Hay cosas que no deberían regresar nunca con nombre nuevo y mala actitud. Una de ellas es el COVID-19, que reaparece en el radar mediático con una subvariante que, si no fuera por el apodo, pasaría casi desapercibida. Se trata de la NB.1.8.1, mejor conocida como “Nimbus” —como si J.K. Rowling le pusiera nombre a una nueva pesadilla viral—, o más popularmente, el “COVID garganta de cuchilla”, debido al dolor de garganta extremadamente agudo que provoca. No es broma: pacientes en Reino Unido, India y otras regiones han descrito la sensación como “cuchillas bajando por la tráquea”.
Ahora bien, que no cunda el pánico (ni las cadenas de WhatsApp). Aunque el apodo suena a arma blanca bacteriológica, los expertos y la Organización Mundial de la Salud (OMS) coinciden en que no hay evidencia de que esta variante cause una enfermedad más severa que sus predecesoras. El aumento de casos ha sido notorio especialmente en el sudeste asiático, el Pacífico occidental y la región del Mediterráneo oriental, donde a mediados de mayo la variante ya representaba cerca del 11% de las muestras genómicas analizadas, según la OMS. Es decir: sí circula, pero no con el ímpetu catastrófico de 2020.
En Estados Unidos, la detección de casos en aeropuertos como los de California, Nueva York, Virginia y Washington ha encendido ciertas alertas, más por prevención que por gravedad. Y si bien hay un repunte de hospitalizaciones en algunos países del Pacífico occidental, la evidencia disponible no vincula directamente esta alza con un comportamiento más agresivo de la subvariante.
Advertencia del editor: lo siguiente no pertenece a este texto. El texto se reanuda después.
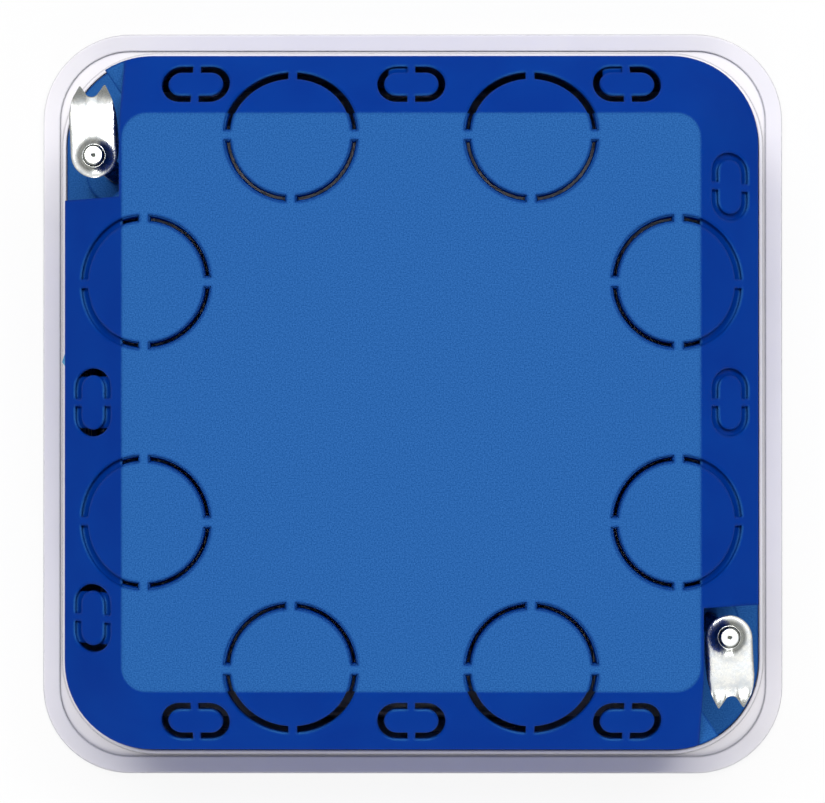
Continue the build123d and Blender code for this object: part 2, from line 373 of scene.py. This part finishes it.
def zinc(name, stretch, line_depth):
    material, tree, shader, coords = new_finish(name)
    pool = grain(tree, coords, 0.9, 4.0)
    lines = grain(tree, coords, 0.22, 3.0, stretch)
    tone = blend_colour(tree, remap(tree, pool, 0.35, 0.65, 0, 1), ZINC_BRIGHT, ZINC_DULL)
    split = tree.nodes.new("ShaderNodeSeparateXYZ")
    link(tree, tree.nodes.new("ShaderNodeTexCoord").outputs["Normal"], split.inputs[0])
    # Painted dark reflection on steep flanks, then painted shade in inner corners.
    level = remap(tree, calculate(tree, "ABSOLUTE", split.outputs["Z"]), 0.60, 0.96, 0, 1)
    tone = blend_colour(tree, level, ZINC_FLANK_REFLECTION, tone)
    unshaded = openness(tree, 1.8, 0.35, 0.85)
    link(tree, blend_colour(tree, unshaded, ZINC_CORNER_SHADE, tone), shader.inputs["Base Color"])
    shader.inputs["Metallic"].default_value = 1.0
    link(tree, remap(tree, pool, 0.3, 0.7, 0.18, 0.34), shader.inputs["Roughness"])
    relief(tree, shader, lines, line_depth, 0.5)
    return material


finishes = {
    "blue": blue_plastic(),
    "white": white_plastic(),
    "sheet": zinc("zinc_sheet", (1, 0.35, 1), 0.05),
    "screw": zinc("zinc_screw", (1, 1, 0.3), 0.01),
    "flash": thin_flash(),
}
print("finishes:", sorted(m.name for m in finishes.values()))

# %% [markdown]
# The body and the lid have their true shape already, down to every slot and groove, so they keep
# their meshes and only get their finish. The steps inside the slots are added further on.

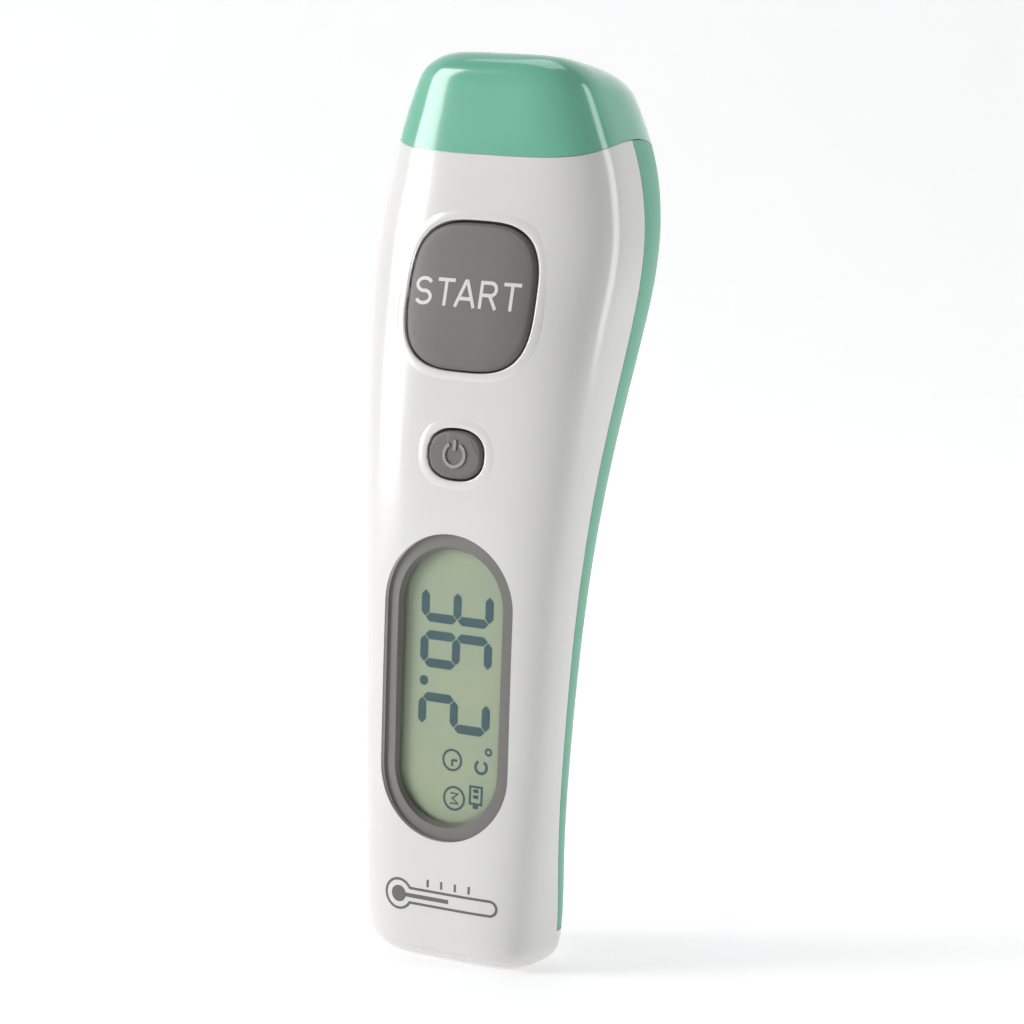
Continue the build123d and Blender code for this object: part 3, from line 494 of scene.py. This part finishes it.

Los síntomas de Nimbus son, en esencia, los de siempre: fiebre, tos, escalofríos, disnea, pérdida del gusto u olfato… con la añadidura punzante del dolor de garganta “estilo licuadora”. No es bonito, pero tampoco es apocalíptico. Más aún, las vacunas actuales siguen siendo efectivas frente a esta subvariante, según confirma la OMS. Lo cual nos lleva al personaje secundario más inquietante de esta película: Robert F. Kennedy Jr.
El secretario de Salud de Estados Unidos —y conspicuo antivacunas reconvertido en funcionario— declaró recientemente que las vacunas contra el COVID-19 ya no deberían administrarse a niños sanos ni mujeres embarazadas. Una sugerencia que fue desmontada rápidamente por epidemiólogos y expertos en salud pública, quienes advirtieron que estas declaraciones podrían mermar peligrosamente la confianza en los esquemas de vacunación.
Así, mientras la ciencia insiste en que la vigilancia debe continuar sin caer en alarmismos, la desinformación gana titulares. El caso de Nimbus —o como le dirían en Hogwarts, Sore-throat Maxima— ilustra cómo incluso una variante con bajo impacto clínico puede convertirse en un fenómeno viral (literal y mediáticamente) si se le pone un nombre lo suficientemente inquietante y se le suma una declaración irresponsable desde una oficina gubernamental.
Por ahora, no se requiere más que monitoreo, vacunación vigente y evitar dramatismos. El COVID, aunque menos notorio, sigue entre nosotros. Y aunque no nos corte el aliento como antes, aún puede hacernos tragar saliva con dificultad.